-- BEGIN --
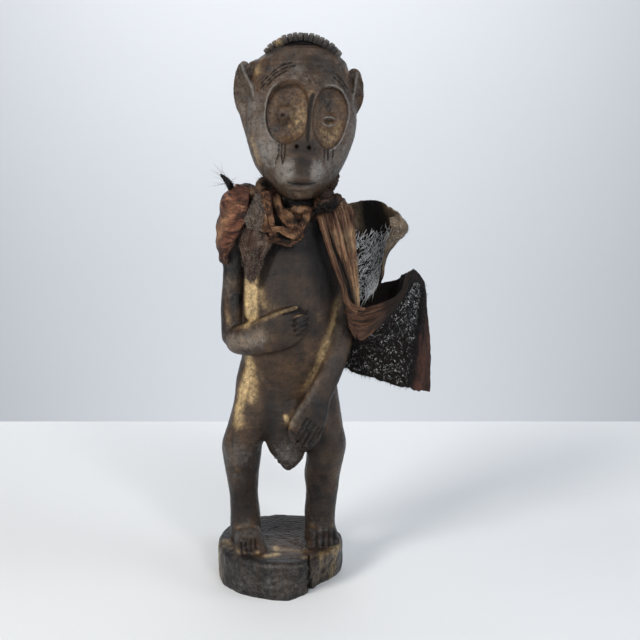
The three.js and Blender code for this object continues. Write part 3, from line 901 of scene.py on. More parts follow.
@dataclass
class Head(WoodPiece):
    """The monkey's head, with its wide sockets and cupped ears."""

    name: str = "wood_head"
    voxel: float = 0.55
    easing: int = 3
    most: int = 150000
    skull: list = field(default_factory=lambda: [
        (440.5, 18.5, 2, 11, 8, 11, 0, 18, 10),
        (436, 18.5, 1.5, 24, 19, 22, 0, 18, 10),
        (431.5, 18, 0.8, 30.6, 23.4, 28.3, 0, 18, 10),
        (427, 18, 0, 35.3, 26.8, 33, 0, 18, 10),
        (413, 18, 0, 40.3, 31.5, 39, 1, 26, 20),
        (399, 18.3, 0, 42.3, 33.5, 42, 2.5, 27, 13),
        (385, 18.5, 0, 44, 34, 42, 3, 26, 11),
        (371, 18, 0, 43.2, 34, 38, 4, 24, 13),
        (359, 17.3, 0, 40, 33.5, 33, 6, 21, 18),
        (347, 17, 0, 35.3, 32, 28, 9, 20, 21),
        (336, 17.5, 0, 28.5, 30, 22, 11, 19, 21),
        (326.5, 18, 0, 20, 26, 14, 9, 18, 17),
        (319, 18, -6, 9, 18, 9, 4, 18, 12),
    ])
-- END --
Exercise details: Copy out the listing above, line by line and exactly, from its first line to the line holding "monkey's head, with", inclusive.

Solution:
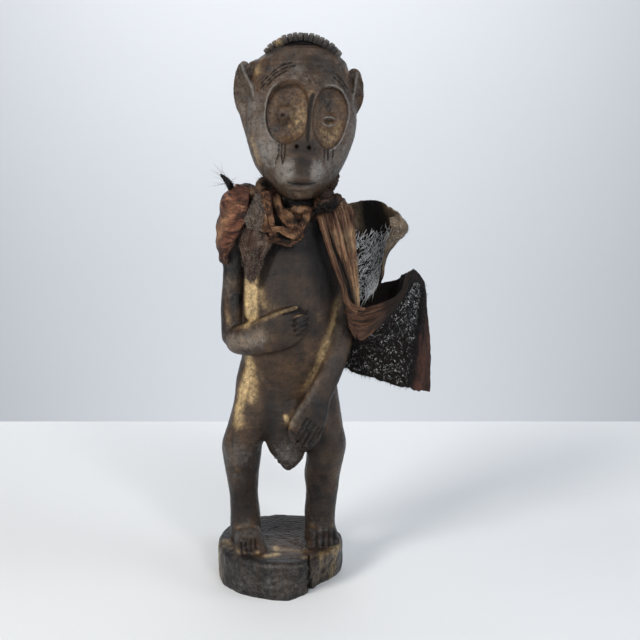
The three.js and Blender code for this object continues. Write part 3, from line 901 of scene.py on. More parts follow.
@dataclass
class Head(WoodPiece):
    """The monkey's head, with its wide sockets and cupped ears."""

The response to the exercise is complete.